All that aside, I have not made myself clear. As the OP (and I) have complained - a well designed audio effect algorithm should only do what it is advertised to do - and nothing more. Imagine (if you will) that a Peak Limiter unknowingly boosted certain frequencies by 3 dB. That would be highly undesirable. Yes, you could insert a filter after the fact to undo that - but unless you knew ahead of time that this was going to happen you would be hard pressed to figure out why your recording did not sound like it should.

Now it may be the case that the increased volume is an inherent property of SBSMS, but I could not find this documented anywhere. If you are aware of any such documentation, I would appreciate you pointing me in the right direction.

Getting back to my situation, the fact that my recording was mixed very hot was actually a good thing - since the peaks alerted me to the fact that that something else was going on besides the time stretching. If my recording had been mixed at a lower level I likely would not have noticed anything until mastering - at which point it would have been a mystery where the additional peaks came from.

a well designed audio effect algorithm should only do what it is advertised to do - and nothing more.

Changing tempo without changing pitch (and vice-versa) is a very complex process that’s imperfect and it requires trade-offs. And, it’s not perfectly-reversible.
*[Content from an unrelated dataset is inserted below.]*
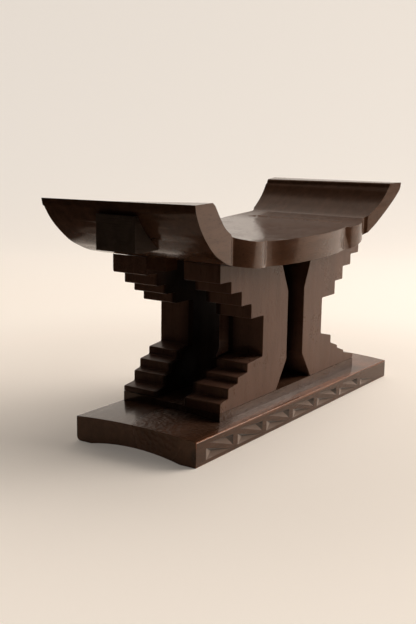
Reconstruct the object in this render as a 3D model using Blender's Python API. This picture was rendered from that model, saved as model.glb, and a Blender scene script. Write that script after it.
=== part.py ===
"""Carved wooden headrest: a curved head board on four stepped uprights over a long base board.

Frame: metres, +Z up. The origin is on the ground under the middle of the head board.
X runs along the headrest, -X is the near end, and the chip-carved long edge faces -Y.
"""

import math

import bmesh
import bpy
import numpy as np
from mathutils import Matrix, Vector

MM = 0.001

# Fits
GAP = 0.3 * MM                       # between two faces that meet
TENON_CLEARANCE = 0.3 * MM           # round a tenon in its mortise
TENON_END_CLEARANCE = 0.5 * MM       # past a tenon's end

# Base board: it sits off-centre under the head board, with a wider ledge along its carved front edge
BASE_LENGTH = 280.0 * MM
BASE_WIDTH = 95.4 * MM
BASE_NEAR_THICKNESS = 16.6 * MM      # at the long edges, near end
BASE_FAR_THICKNESS = 13.8 * MM       # the same, far end
BASE_CROWN = 2.2 * MM                # how far the top rises from its edges to its middle
BASE_HOLLOW = 3.8 * MM               # how far the underside is hollowed in the middle
BASE_FOOT_STRIP = 12.0 * MM          # flat strip left along each long edge of the underside
BASE_SHIFT_X = 6.7 * MM
FRONT_LEDGE = 10.3 * MM              # from the front uprights to the base's carved front edge

# Plinth, the low step on the base board that the uprights stand on
PLINTH_TOP_Z = 22.6 * MM

# Uprights: stepped planks in a front and a back pair, nearly alike and each a little different
UPRIGHT_THICKNESS = 28.0 * MM
FRONT_ROW_Y = -42.1 * MM             # front face of the front pair
BACK_ROW_Y = 43.0 * MM               # back face of the back pair
# Steps read from the top down, in mm. Each has its reach from the middle of the uprights. An upper step
# then has its drop, from the head board's underside to its own. A lower step has its rise, from the
# plinth's top to the middle of its tread.
FRONT_UPPER_STEPS = ((100.2, 7.6), (87.2, 15.8), (74.2, 25.7), (61.6, 36.0))
FRONT_NEAR_WAIST_REACH = 45.4 * MM
FRONT_NEAR_LOWER_STEPS = ((64.9, 27.7), (76.8, 20.5), (88.4, 15.3), (98.0, 7.4))
FRONT_NEAR_TREAD_FALL = 1.4 * MM     # how far a lower tread falls towards its edge
FRONT_FAR_WAIST_REACH = 41.0 * MM
FRONT_FAR_LOWER_STEPS = ((57.8, 27.8), (69.4, 17.8), (81.0, 11.7), (98.0, 5.8))
FRONT_FAR_TREAD_FALL = 4.0 * MM
BACK_UPPER_STEPS = ((101.6, 7.6), (89.2, 16.3), (78.6, 23.2), (67.9, 31.0))
BACK_WAIST_REACH = 46.9 * MM
BACK_LOWER_STEPS = ((61.2, 27.5), (71.8, 20.6), (78.4, 13.2), (90.0, 4.6))
BACK_TREAD_FALL = 1.4 * MM
INNER_TOP_REACH = 22.4 * MM          # inner edge, from the middle of the uprights
INNER_WAIST_REACH = 11.6 * MM
INNER_FOOT_REACH = 25.4 * MM
INNER_WAIST_DROP = 24.0 * MM         # from the head board's underside to the top of the inner waist
INNER_WAIST_RISE = 19.9 * MM         # from the plinth's top to the foot of the inner waist

# Tenons on each upright
TENON_CENTRE = 60.0 * MM             # from the middle of the uprights
TENON_WIDTH = 26.0 * MM
TENON_THICKNESS = 12.0 * MM
TOP_TENON_LENGTH = 8.0 * MM
FOOT_TENON_LENGTH = 9.0 * MM
TENON_ROOT = 3.0 * MM                # part of a tenon that runs back into its own piece

# Head board
SEAT_LENGTH = 293.6 * MM
SEAT_TIP_WIDTH = 117.6 * MM          # across the wing tips, the widest part of the wings
SEAT_HEIGHT = 161.8 * MM             # top of the wing tips
WING_RISE = 29.4 * MM                # from the flat middle to the tips
BOARD_THICKNESS = 16.8 * MM
SEAT_TOP_Z = SEAT_HEIGHT - WING_RISE
SEAT_UNDERSIDE_Z = SEAT_TOP_Z - BOARD_THICKNESS
SEAT_FLAT = 84.0 * MM                # length of the flat middle
NEAR_TIP_THICKNESS = 21.0 * MM
FAR_TIP_THICKNESS = 15.6 * MM
# How each wing rises from the flat middle to its tip: share of its run, share of its rise
NEAR_WING_UNDER = (
    (0.0, 0.0), (0.30, 0.035), (0.56, 0.134), (0.69, 0.240),
    (0.79, 0.365), (0.91, 0.615), (0.98, 0.850), (1.0, 1.0),
)
NEAR_WING_OVER = (
    (0.0, 0.0), (0.35, 0.050), (0.62, 0.190), (0.75, 0.345),
    (0.83, 0.500), (0.91, 0.750), (0.96, 0.920), (1.0, 1.0),
)
FAR_WING_UNDER = (
    (0.0, 0.0), (0.25, 0.030), (0.51, 0.150), (0.63, 0.270),
    (0.74, 0.430), (0.88, 0.665), (0.98, 0.870), (1.0, 1.0),
)
FAR_WING_OVER = (
    (0.0, 0.0), (0.35, 0.020), (0.58, 0.100), (0.70, 0.230),
    (0.85, 0.500), (0.96, 0.820), (1.0, 1.0),
)

# Scalloped long edges of the head board, measured along X from its middle
CREASE_X = 95.5 * MM
NOTCH_X = 56.6 * MM
NOTCH_HALF_WIDTH = 53.8 * MM         # from the middle line to the bottom of a notch
NEAR_CREASE_HALF_WIDTH = 53.3 * MM
FAR_CREASE_HALF_WIDTH = 50.0 * MM
HOLLOW_RUN = 6.0 * MM                # from a crease to the straight side of its wing
BIG_LOBE_BULGE = 7.2 * MM            # past the straight line between its two notches
SMALL_LOBE_BULGE = 4.4 * MM
HOLLOW_BULGE = 0.8 * MM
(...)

It’s the only approach if you want to use SBSMS time stretch (the “high quality” algorithm) with audio that is heavily limited and you want to maintain the same loudness. It’s the combination of all three things that make it necessary:

  1. an effect that has a variable phase delay
  2. heavily limited audio (or any “flat top” audio, such as square waves)
  3. maximum loudness

Conversely:

  1. If maximum loudness isn’t a condition, then no need to limit, just normalize below 0 dB.
  2. If the audio isn’t heavily compressed, then the problem is unlikely to occur.
  3. If you use the “Sound Touch” time stretch algorithm (“high quality” check box not selected), then the problem is unlikely to occur.
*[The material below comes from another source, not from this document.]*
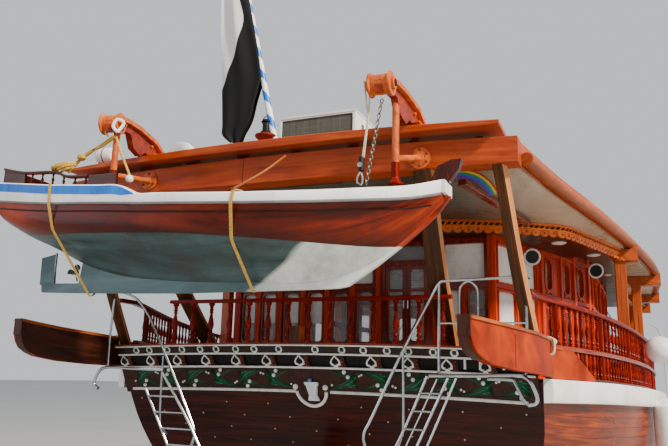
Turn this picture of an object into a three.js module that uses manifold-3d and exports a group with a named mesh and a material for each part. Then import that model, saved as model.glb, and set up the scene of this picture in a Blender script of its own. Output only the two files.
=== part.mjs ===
// Large wooden cruising dhow with the boat slung across its stern.
// Frame: origin on the waterline amidships on the centreline, +X starboard, +Y ahead, +Z up.
// All sizes below are metres; every finished piece is scaled to millimetres at the end.
import * as THREE from 'three';
import { mergeVertices } from 'three/addons/utils/BufferGeometryUtils.js';
import Module from 'manifold-3d';

const wasm = await Module();
wasm.setup();

const MM_PER_M = 1000;
const GAP = 0.0006;

// Hull lines: one row per station.
const HULL_COLUMNS = ['y', 'sheer', 'deck', 'side', 'water', 'zWater', 'bilge', 'zBilge', 'zBottom'];
const STATIONS = [
  [-11.0, 2.91, 4.33, 4.18, 3.70, 0.35, 1.95, -0.42, -0.82],
  [-9.8, 2.87, 4.64, 4.53, 4.10, 0.15, 2.50, -0.80, -1.10],
  [-8.2, 2.82, 4.92, 4.82, 4.45, 0.10, 3.00, -1.00, -1.32],
  [-6.0, 2.76, 5.12, 5.04, 4.75, 0.10, 3.45, -1.15, -1.50],
  [-3.0, 2.70, 5.24, 5.16, 4.92, 0.10, 3.70, -1.22, -1.58],
  [0.0, 2.68, 5.22, 5.12, 4.86, 0.10, 3.60, -1.22, -1.60],
  [3.0, 2.74, 5.02, 4.84, 4.45, 0.10, 3.15, -1.18, -1.58],
  [6.0, 2.92, 4.55, 4.22, 3.60, 0.10, 2.35, -1.10, -1.52],
  [8.5, 3.15, 3.85, 3.35, 2.50, 0.12, 1.45, -0.98, -1.42],
  [10.5, 3.42, 3.05, 2.35, 1.30, 0.30, 0.70, -0.55, -0.85],
  [12.2, 3.70, 2.20, 1.40, 0.70, 1.30, 0.40, 0.85, 0.60],
  [13.6, 3.98, 1.35, 0.80, 0.48, 2.50, 0.30, 2.12, 1.90],
  [14.9, 4.28, 0.42, 0.36, 0.30, 3.70, 0.23, 3.50, 3.30],
  [15.35, 4.40, 0.20, 0.19, 0.18, 4.20, 0.17, 4.12, 4.05],
].map((row) => Object.fromEntries(HULL_COLUMNS.map((key, i) => [key, row[i]])));
const KEEL_HALF = 0.16;
const DECK_CAMBER = 0.07;
const DECK_THICK = 0.05;
const WATERWAY = 0.24;
const RINGS_PER_STATION = 2;
const GIRTH_STEPS = 8;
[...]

SBSMS does not “increase volume”. The “loudness” (ie “volume”) of the output is pretty close to the loudness of the input. The “limitation” is due to variable “phase delay”. This limitation is common to many effects, notably most IIR filters (such as Audacity’s “Low Pass” and “High Pass” filters.

As I illustrated in this post, if there is a frequency dependent phase shift, then although the “sound” may be the same, the “shape” of the waveform will change.

In the special case of “flat top” waveforms, the phase of different frequencies are aligned to produce minimum “amplitude”, so if there is a frequency dependent phase shift, then the peak amplitude will increase.


I agree, and that is why the Change Pitch / Tempo effects do NOT apply limiting after SBSMS time stretch. If you want the processed audio to be peak limited, then you can do that manually after applying the time stretch, but Change Pitch/Tempo does not assume that you want that.

Steve - Thank you for your timely response. I understand and agree with almost everything you said.

That said, I still haven’t made myself clear. My issue is with the documentation. If an effect that is labeled to alter X (the time domain) also significantly alters Y (peak level), then that should be documented.

I have put in a request for a documentation enhancement to the SoundTouch libraries. One additional sentence in the description of the SBSMS algorithm would have saved me several hours of time!